Books “Memoar Seorang Geisha”
Judul Asli :
MEMOIRS OF A GEISHA
Copyright © 1997 by Arthur Golden
Penerbit
Gramedia Pustaka Utama
Alih
Bahasa : Listiana Srisanti
Cetakan
XI : Desember 2007 ; 496 hlm
[ Review
in Indonesia & English ]
[ Period : 1930 ] ~ [ Setting : Yoroido – Kyoto ; Japan ]
~ [ Facts : History about the living of geisha community in Gion District,
Kyoto ]
Awal
pembukaan kisah cukup menarik, dimulai dengan kata pengantar berjudul ‘Catatan
Penerjemah’ yang anehnya berbeda dengan nama alih bahasa di edisi terjemahan
ini, namun sambil melanjutkan halaman demi halaman, dan melalui hasil wawancara
dengan sang penulis, ternyata memang kondisi ini disengaja, untuk mendekatkan
pembaca dengan penuturan lewat sudut pandang orang pertama : sosok Sayuri –
tokoh utama kisah ini, dengan perantaraan orang kedua, yaitu ‘sang penerjemah’,
yang dituturkan bagaikan sebuah memoar. Ini adalah sebuah kisah fiksi yang
memperoleh banyak masukan dari gambaran kehidupan nyata para geisha di era
tahun 1930-an. Meski sebuah fiksi belaka, namun banyak kebenaran di dalamnya,
fakta-fakta yang selama ini tersembunyi dalam suatu komunitas kehidupan yang
penuh dengan kontroversi serta skandal.
Tokoh
utama dalam kisah ini adalah gadis cilik bernama Chiyo – putri kedua pasangan nelayan
miskin Minoru Sakamoto dari pernikahannya yang kedua. Ia memiliki kakak
perempuan bernama Satsu yang berbeda usia 7 tahun. Jika Satsu sangat mirip
dengan ayah mereka, maka Chiyo mirip sekali dengan ibunya, terutama sepasang
mata besar berwarna kelabu transparan, sesuatu yang langsung menarik perhatian
dimana sebagian besar warna mata di Jepang adalah gelap atau kecokelatan. Kehidupan
Satsu dan Chiyo mengalami perubahan besar, ketika salah satu pengusaha besar di
wilayah tersebut, Tuan Ichiro Tanaka bertemu dengan Chiyo secara tak sengaja.

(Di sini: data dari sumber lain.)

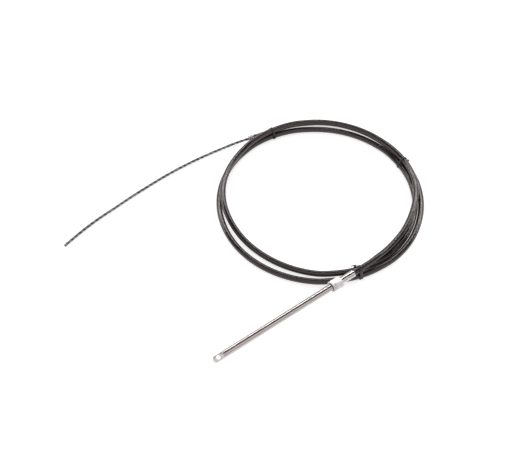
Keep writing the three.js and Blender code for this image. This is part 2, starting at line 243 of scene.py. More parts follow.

Chiyo yang sangat terkesan dengan keramahan serta penampilan Tuan
Tanaka, memiliki harapan dan impian, bahwa ia serta keluarganya ‘diadopsi’ oleh
Tuan Tanaka. Dan suatu hari, impian tersebut terjadi, Satsu serta Chiyo
dipanggil untuk segera menghadap Tuan Tanaka di kota. Tanpa sempat berpamitan
dengan sang ibu yang tergolek sakit, hanya mengucapkan sepatah-dua patah kata
kepada sang ayah yang tampak semakin sedih dan layu pada hari-hari terakhir,
kedua gadis itu segera menemui Tuan Tanaka, yang langsung membawa mereka ke
stasiun kereta api, menyerahkan keduanya kepada sosok asing
bernama Tuan Bekku yang tampak menyeramkan.